WORK INSTRUCTIONS: Collect every line that includes the string "bending".

(Object data in JSON)

__________________________________________________

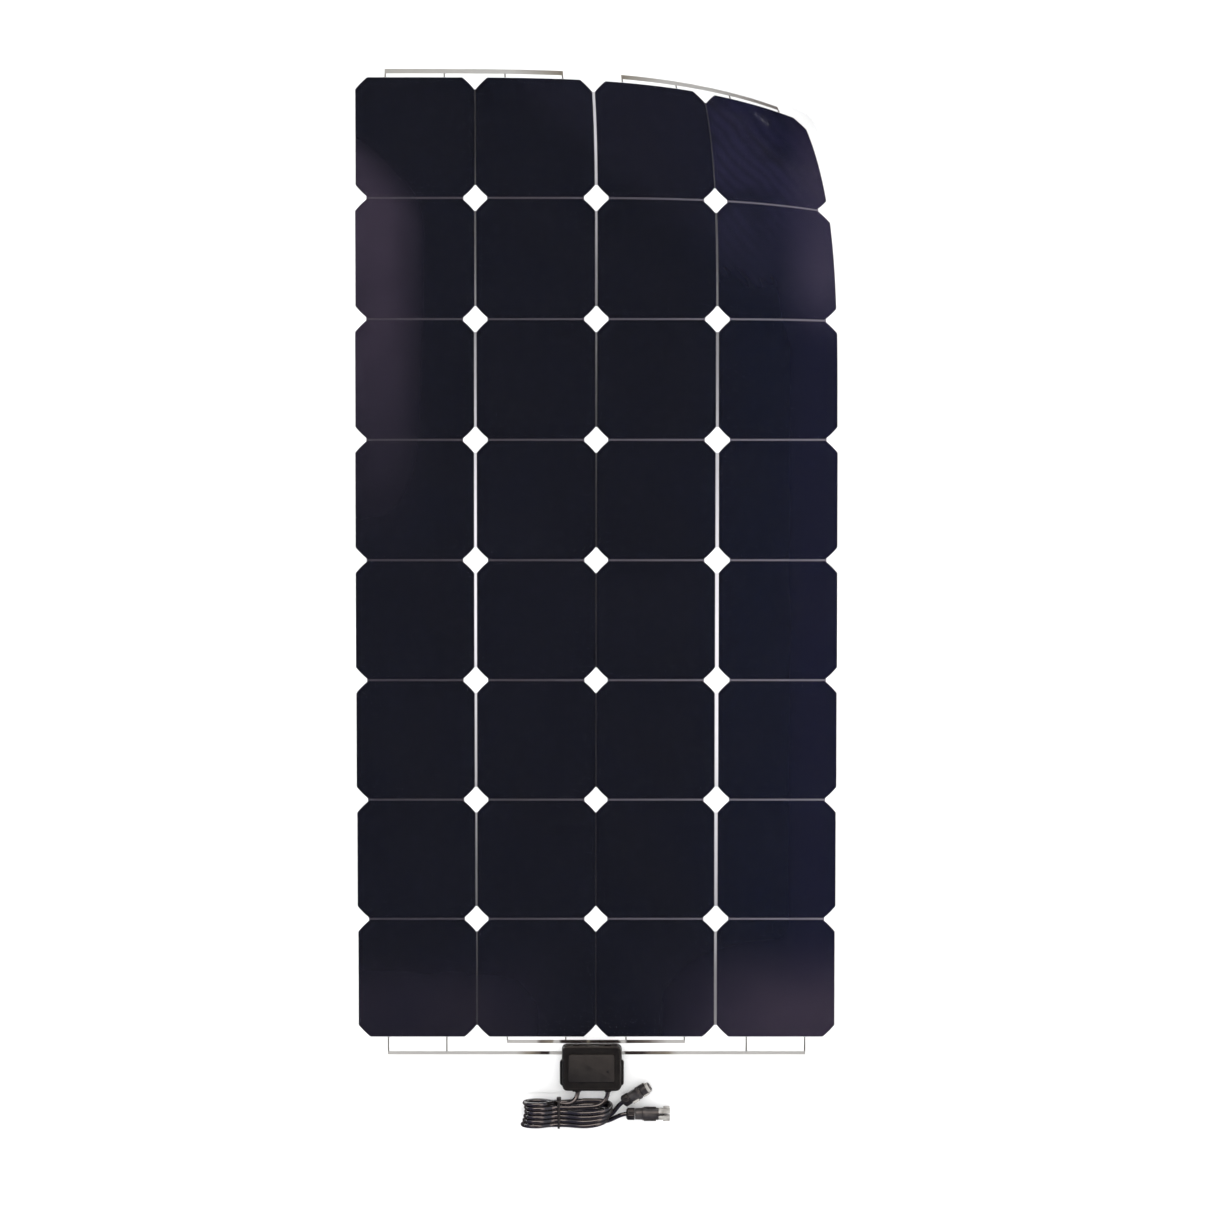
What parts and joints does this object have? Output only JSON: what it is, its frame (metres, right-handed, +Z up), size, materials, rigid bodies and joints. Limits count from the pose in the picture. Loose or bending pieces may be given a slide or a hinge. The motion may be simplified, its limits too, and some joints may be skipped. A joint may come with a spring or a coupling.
{
  "type": "flexible solar sheet",
  "caption": "Thin flexible photovoltaic sheet with a curled corner, a lidded junction box near the lower edge, and leads folded in a tied hank that end in push-in connectors.",
  "frame": {"origin": "centre of the flat sheet's outline, on its underside, which lies on the ground", "axes": "+Y along the sheet's length from the junction box towards the curled end, +X across the sheet towards the curled corner, +Z up out of the cell face"},
  "size_m": [0.546, 1.1314, 0.1769],
  "materials": {
    "back_sheet": "satin white film",
    "film": "clear, glossy, lightly textured",
    "cell": "near-black silicon under film",
    "ribbon": "tinned copper foil",
    "box_plastic": "moulded satin black",
    "gasket_rubber": "matte",
    "terminal_metal": "tin plated",
    "diode": "moulded epoxy",
    "lead_jacket": "glossy black jacket",
    "tie_plastic": "satin nylon",
    "connector_plastic": "moulded satin black"
  },
  "bodies": {
    "sheet": {"back_sheet": "back_sheet", "front_film": "film", "cell_r1c1": "cell", "cell_r1c2": "cell", "cell_r2c1": "cell", "cell_r2c2": "cell", "cell_r2c3": "cell", "cell_r3c1": "cell", "cell_r3c2": "cell", "cell_r3c3": "cell", "cell_r3c4": "cell", "cell_r4c1": "cell", "cell_r4c2": "cell", "cell_r4c3": "cell", "cell_r4c4": "cell", "cell_r5c1": "cell", "cell_r5c2": "cell", "cell_r5c3": "cell", "cell_r5c4": "cell", "cell_r6c1": "cell", "cell_r6c2": "cell", "cell_r6c3": "cell", "cell_r6c4": "cell", "cell_r7c1": "cell", "cell_r7c2": "cell", "cell_r7c3": "cell", "cell_r7c4": "cell", "cell_r8c1": "cell", "cell_r8c2": "cell", "cell_r8c3": "cell", "cell_r8c4": "cell", "ribbon_top_left": "ribbon", "ribbon_bottom_centre": "ribbon", "ribbon_bottom_left": "ribbon", "ribbon_bottom_right": "ribbon", "box_base": "box_plastic", "box_gasket": "gasket_rubber", "terminal_left": "terminal_metal", "terminal_right": "terminal_metal", "bypass_diode": "diode", "strain_relief_left": "gasket_rubber", "strain_relief_right": "gasket_rubber", "lead_left": "lead_jacket", "lead_right": "lead_jacket", "lead_hank": "lead_jacket", "cable_tie": "tie_plastic", "plug_body": "connector_plastic", "socket_body": "connector_plastic"},
    "curl_1": {"back_sheet_curl_1": "back_sheet"},
    "curl_2": {"back_sheet_curl_2": "back_sheet", "cell_r1c3": "cell", "cell_r2c4": "cell"},
    "curl_3": {"back_sheet_curl_3": "back_sheet", "cell_r1c4": "cell", "ribbon_top_right": "ribbon"},
    "curl_4": {"back_sheet_curl_4": "back_sheet"},
    "curl_5": {"back_sheet_curl_5": "back_sheet"},
    "lid": {"box_lid": "box_plastic"},
    "plug_nut_turner": {"plug_nut": "connector_plastic"},
    "socket_nut_turner": {"socket_nut": "connector_plastic"}
  },
  "joints": [
    {"name": "curl_1", "type": "hinge", "parent": "sheet", "child": "curl_1", "pos_m": [0.05538, 0.36536, 0.00259], "axis": [0.766, -0.6428, 0], "range_deg": [-15.48, 3], "stiffness_Nm_per_rad": 42, "deforming": ["front_film", "cell_r1c2", "cell_r2c3", "cell_r2c4", "cell_r3c4", "ribbon_top_left"]},
    {"name": "curl_2", "type": "hinge", "parent": "curl_1", "child": "curl_2", "pos_m": [0.10207, 0.40395, 0.01909], "axis": [0.766, -0.6428, 0], "range_deg": [-15.48, 3], "deforming": ["front_film", "cell_r1c2", "cell_r1c3", "cell_r2c3", "cell_r2c4", "ribbon_top_left"]},
    {"name": "curl_3", "type": "hinge", "parent": "curl_2", "child": "curl_3", "pos_m": [0.14454, 0.43752, 0.05089], "axis": [0.766, -0.6428, 0], "range_deg": [-15.48, 3], "deforming": ["front_film", "cell_r1c3", "cell_r1c4", "cell_r2c4", "ribbon_top_right"]},
    {"name": "curl_4", "type": "hinge", "parent": "curl_3", "child": "curl_4", "pos_m": [0.18031, 0.46311, 0.09569], "axis": [0.766, -0.6428, 0], "range_deg": [-15.48, 3], "deforming": ["front_film", "cell_r1c4", "ribbon_top_right"]},
    {"name": "curl_5", "type": "hinge", "parent": "curl_4", "child": "curl_5", "pos_m": [0.20741, 0.47835, 0.15023], "axis": [0.766, -0.6428, 0], "range_deg": [-15.48, 3], "deforming": ["front_film"]},
    {"name": "lid_lift", "type": "slide", "parent": "sheet", "child": "lid", "axis": [0, 0, 1], "range_m": [0, 0.03]},
    {"name": "plug_nut_turn", "type": "hinge", "parent": "sheet", "child": "plug_nut_turner", "pos_m": [0.028, -0.557, 0.0074], "axis": [0.8472, 0.5171, 0.1219], "range_deg": [-180, 180]},
    {"name": "socket_nut_turn", "type": "hinge", "parent": "sheet", "child": "socket_nut_turner", "pos_m": [0.0316, -0.5698, 0.0074], "axis": [1, 0, 0], "range_deg": [-180, 180]}
  ],
  "couplings": [
    {"joint": "curl_2", "follows": "curl_1", "ratio": 1},
    {"joint": "curl_3", "follows": "curl_1", "ratio": 1},
    {"joint": "curl_4", "follows": "curl_1", "ratio": 1},
    {"joint": "curl_5", "follows": "curl_1", "ratio": 1}
  ]
}
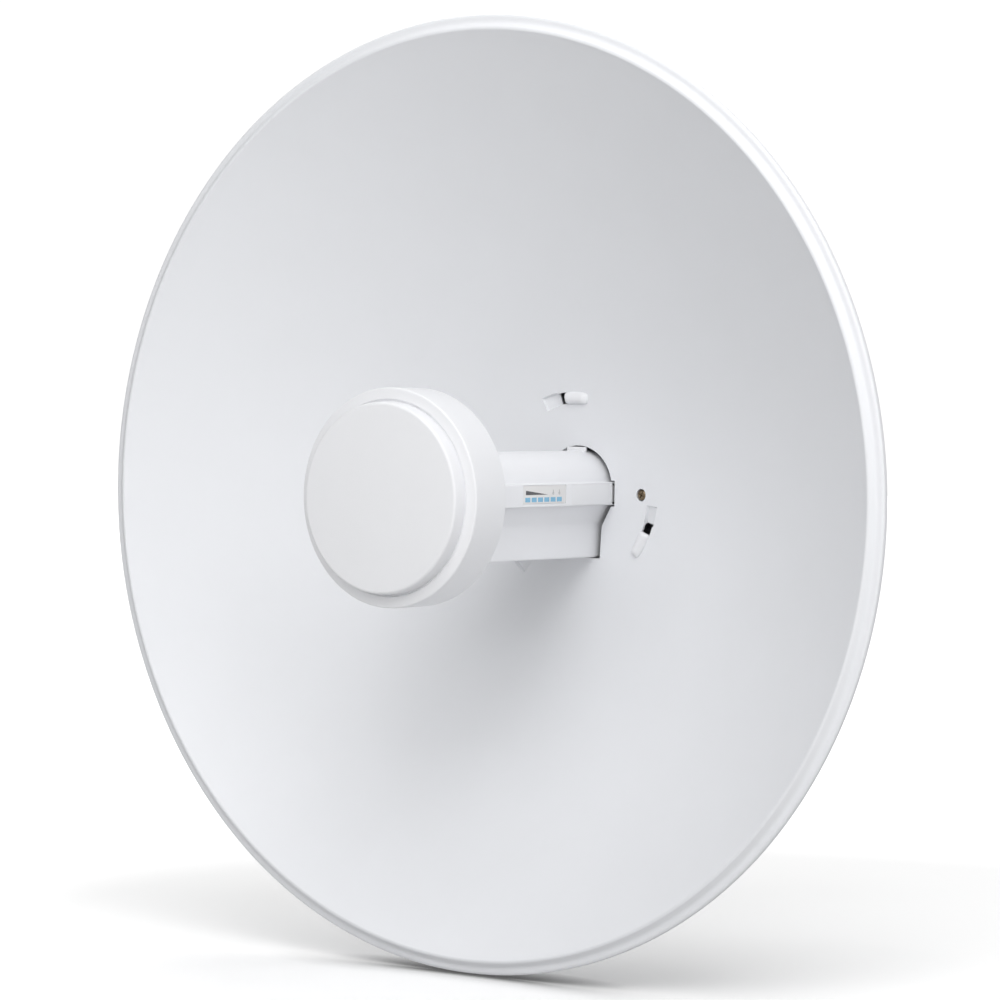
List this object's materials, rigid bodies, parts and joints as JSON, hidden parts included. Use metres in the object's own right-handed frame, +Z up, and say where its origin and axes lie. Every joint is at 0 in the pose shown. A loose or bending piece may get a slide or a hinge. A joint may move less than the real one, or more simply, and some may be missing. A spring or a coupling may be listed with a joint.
{
  "type": "outdoor wireless bridge",
  "caption": "Outdoor wireless bridge: a parabolic dish with a pull-out radio feed on its axis, held on a pole by a tilting clamp bracket.",
  "frame": {"origin": "on the axis of the pole, level with the axis of the dish", "axes": "+Z up along the pole, -Y out of the front of the dish, +X to the right of someone who faces the dish"},
  "size_m": [0.42, 0.3013, 0.42],
  "materials": {
    "dish_paint": "white powder coat, slightly glossy",
    "white_plastic": "outdoor white polymer, fine texture",
    "grey_plastic": "light grey polymer",
    "zinc": "zinc plated steel",
    "yellow_zinc": "yellow zinc plated steel",
    "tinned": "tin plated steel",
    "circuit_board": "green solder mask",
    "copper": "bare copper alloy",
    "light_guide": "clear blue tinted plastic",
    "label_film": "satin printed film",
    "black_rubber": "matt black rubber",
    "black_plastic": "black polymer",
    "coax_jacket": "brown fluoropolymer jacket"
  },
  "bodies": {
    "pole_mount": {"pole_bracket": "zinc", "clamp_bolt_right": "zinc", "clamp_bolt_left": "zinc", "pivot_bolt_right": "zinc", "pivot_nut_right": "zinc", "pivot_bolt_left": "zinc", "pivot_nut_left": "zinc", "tilt_lock_bolt_right": "zinc", "tilt_lock_nut_right": "zinc", "tilt_lock_bolt_left": "zinc", "tilt_lock_nut_left": "zinc"},
    "clamp": {"clamp_jaw": "zinc", "clamp_nut_right": "zinc", "clamp_nut_left": "zinc"},
    "dish": {"dish_reflector": "dish_paint", "bayonet_plate": "white_plastic", "plate_gasket": "black_rubber", "rear_housing": "white_plastic", "lock_screw": "yellow_zinc", "door_pin": "zinc", "tilt_bracket": "zinc", "housing_bolt_1": "zinc", "housing_bolt_2": "zinc", "housing_bolt_3": "zinc", "housing_bolt_4": "zinc"},
    "cable_door": {"cable_door": "white_plastic", "cable_grommet": "black_rubber"},
    "latch_right": {"latch_right": "white_plastic"},
    "latch_left": {"latch_left": "white_plastic"},
    "reset_button": {"reset_button": "grey_plastic"},
    "feed": {"antenna_board": "circuit_board", "board_screw_1": "zinc", "board_screw_2": "zinc", "coax_lead_left": "coax_jacket", "coax_lead_right": "coax_jacket", "ethernet_jack": "tinned", "ground_plate": "tinned", "indicator_label": "label_film", "lan_transformer": "black_plastic", "light_pipe": "light_guide", "patch_element": "copper", "patch_post_1": "white_plastic", "patch_post_2": "white_plastic", "patch_post_3": "white_plastic", "patch_post_4": "white_plastic", "radio_board": "circuit_board", "radome_cap": "white_plastic", "radome_drum": "white_plastic", "radome_seal": "black_rubber", "reset_switch": "black_plastic", "shield_can_front": "tinned", "shield_can_rear": "tinned", "standoff_1": "tinned", "standoff_2": "tinned", "standoff_3": "tinned", "standoff_4": "tinned", "tube_lower_shell": "white_plastic", "tube_upper_shell": "white_plastic"}
  },
  "joints": [
    {"name": "tilt", "type": "hinge", "parent": "pole_mount", "child": "dish", "pos_m": [0, -0.048, 0], "axis": [-1, 0, 0], "range_deg": [-20, 20]},
    {"name": "clamp_close", "type": "slide", "parent": "pole_mount", "child": "clamp", "axis": [0, -1, 0], "range_m": [-0.006, 0.016]},
    {"name": "feed_pull", "type": "slide", "parent": "dish", "child": "feed", "axis": [0, -1, 0], "range_m": [0, 0.13]},
    {"name": "latch_right_press", "type": "slide", "parent": "feed", "child": "latch_right", "axis": [-1, 0, 0], "range_m": [0, 0.0016], "stiffness_N_per_m": 400, "springref_m": -0.001},
    {"name": "latch_left_press", "type": "slide", "parent": "feed", "child": "latch_left", "axis": [1, 0, 0], "range_m": [0, 0.0016], "stiffness_N_per_m": 400, "springref_m": -0.001},
    {"name": "reset_press", "type": "slide", "parent": "feed", "child": "reset_button", "axis": [0, 0, 1], "range_m": [0, 0.0007], "stiffness_N_per_m": 300, "springref_m": -0.001},
    {"name": "cable_door_hinge", "type": "hinge", "parent": "dish", "child": "cable_door", "pos_m": [0, -0.076, -0.074], "axis": [1, 0, 0], "range_deg": [0, 95]}
  ]
}
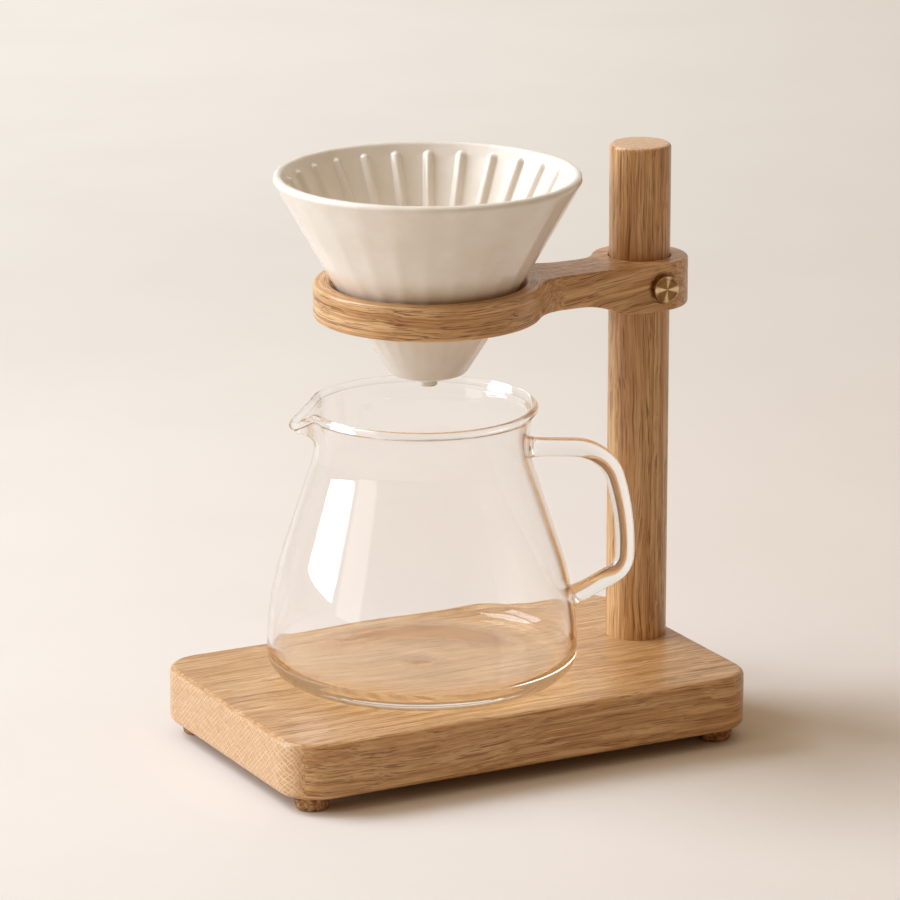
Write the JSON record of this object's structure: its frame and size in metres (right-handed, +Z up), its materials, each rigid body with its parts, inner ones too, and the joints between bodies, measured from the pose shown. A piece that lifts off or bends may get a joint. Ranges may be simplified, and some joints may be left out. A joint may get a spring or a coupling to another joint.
{
  "type": "pour_over_dripper_stand",
  "caption": "Oak pour-over stand on cork feet: a post, a sliding and swinging arm held by a brass thumb screw, a ribbed ceramic cone dripper in its ring, and a handled glass carafe.",
  "frame": {"origin": "middle of the board's footprint, on the surface that the cork feet stand on", "axes": "+X along the board from the carafe towards the post, +Y from the front towards the rear, +Z up along the post"},
  "size_m": [0.203, 0.128, 0.227],
  "materials": {
    "oak": "oiled oak with open grain",
    "cork": "granular pressed cork",
    "steel": "plain zinc-plated steel",
    "brass": "turned and spun brass",
    "glaze": "cream satin glaze",
    "glass": "clear heat-resistant glass"
  },
  "bodies": {
    "base": {"base_board": "oak", "foot_front_left": "cork", "foot_front_right": "cork", "foot_rear_left": "cork", "foot_rear_right": "cork"},
    "post_turned": {"post": "oak", "post_sleeve": "brass", "post_washer": "steel", "post_bolt": "steel"},
    "arm_set": {"arm": "oak", "arm_bush": "brass"},
    "pad": {"clamp_pad": "brass"},
    "screw": {"thumb_screw": "brass"},
    "cone": {"dripper": "glaze"},
    "carafe": {"carafe_body": "glass", "carafe_handle": "glass"}
  },
  "joints": [
    {"name": "arm_swivel", "type": "hinge", "parent": "base", "child": "post_turned", "pos_m": [0.084, 0.0065, 0.028], "axis": [0, 0, 1], "range_deg": [-90, 90]},
    {"name": "arm_height", "type": "slide", "parent": "post_turned", "child": "arm_set", "axis": [0, 0, 1], "range_m": [-0.028, 0.04]},
    {"name": "clamp_travel", "type": "slide", "parent": "arm_set", "child": "pad", "axis": [0, -1, 0], "range_m": [0, 0.003]},
    {"name": "clamp_turn", "type": "hinge", "parent": "pad", "child": "screw", "pos_m": [0.084, -0.0105, 0.173], "axis": [0, -1, 0], "range_deg": [0, 1081]},
    {"name": "dripper_lift", "type": "slide", "parent": "arm_set", "child": "cone", "axis": [0, 0, 1], "range_m": [0, 0.06]},
    {"name": "carafe_slide", "type": "slide", "parent": "base", "child": "carafe", "axis": [0, 1, 0], "range_m": [-0.14, 0]}
  ],
  "couplings": [
    {"joint": "clamp_turn", "follows": "clamp_travel", "rad_per_m": 6283.2}
  ]
}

__________________________________________________

RESULT OF THE EXERCISE:
What parts and joints does this object have? Output only JSON: what it is, its frame (metres, right-handed, +Z up), size, materials, rigid bodies and joints. Limits count from the pose in the picture. Loose or bending pieces may be given a slide or a hinge. The motion may be simplified, its limits too, and some joints may be skipped. A joint may come with a spring or a coupling.
List this object's materials, rigid bodies, parts and joints as JSON, hidden parts included. Use metres in the object's own right-handed frame, +Z up, and say where its origin and axes lie. Every joint is at 0 in the pose shown. A loose or bending piece may get a slide or a hinge. A joint may move less than the real one, or more simply, and some may be missing. A spring or a coupling may be listed with a joint.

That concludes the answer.